General Bonaparte fired cannon at the Parisian mob, and that “whiff of grapeshot,” as he called it, put an end to the trouble.  A few days later the Convention was dissolved and the Directory established.  Barras was appointed one of the five Directors ;  he ordered Madame de Staël to leave France.  She had Mathieu, now like herself under grave suspicion, tucked away once more in the Embassy.  Eric Magnus was sent off to plead with the Directors, and managed, because of his official position, to secure a respite.  But the salon was not to be reopened.  She tarried miserably till December 21.  Then, having failed to influence anybody of importance in her favour, and being sorely afflicted by police supervision, she packed up and departed, with Benjamin, for Coppet.

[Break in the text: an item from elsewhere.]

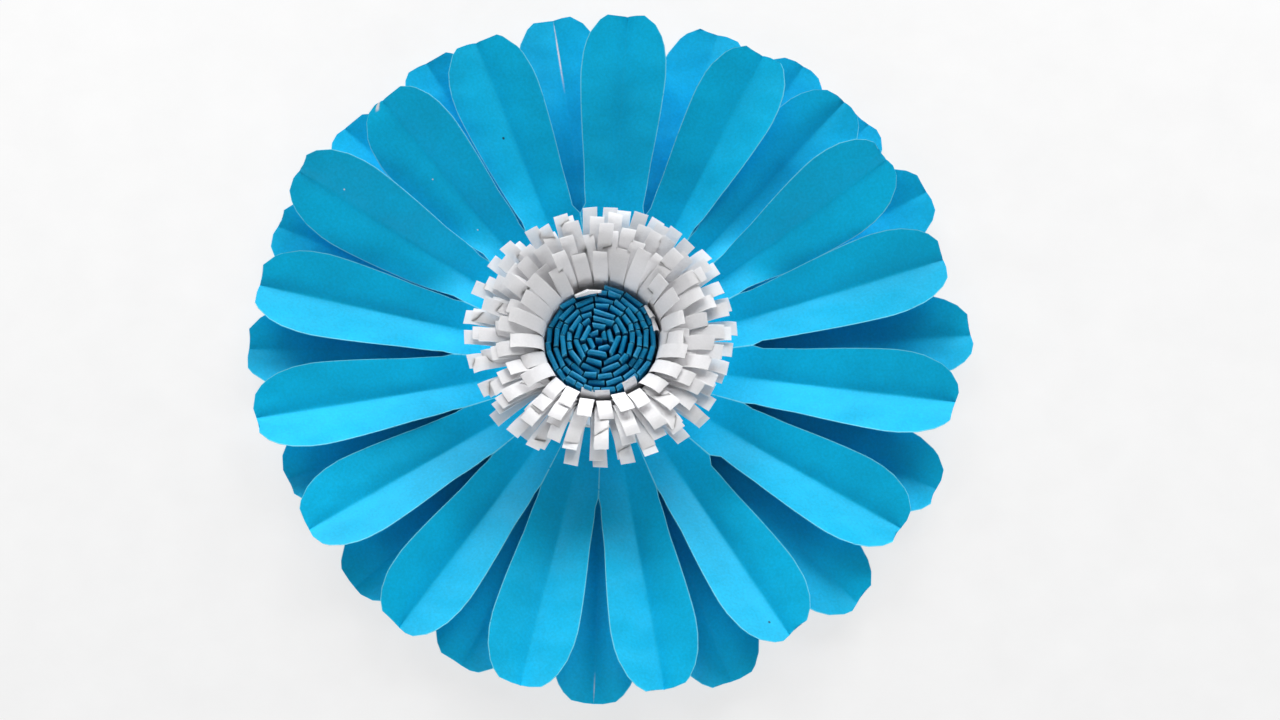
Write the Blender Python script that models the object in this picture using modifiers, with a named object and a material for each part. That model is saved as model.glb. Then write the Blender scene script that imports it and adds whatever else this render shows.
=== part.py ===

1 Sieyès’ exact share in the making of each Constitution is hard to determine.  He was always behind the scenes, but he had a way of quarrelling with other constitution-makers and then declaring that the finished work was none of his doing.  The Second Constitution, “Constitution of the Year II,” as it was called, probably owed less to his efforts than any of the others.

2 Mathieu de Montmorency et Madame de Staël, by Paul Gautier, p. 43.

3 An immense literature about Louis XVII is now in existence.  False dauphins kept cropping up for many years, but the fate of the young prince remains doubtful.

4 Mathieu de Montmorency et Madame de Staël, p. 50.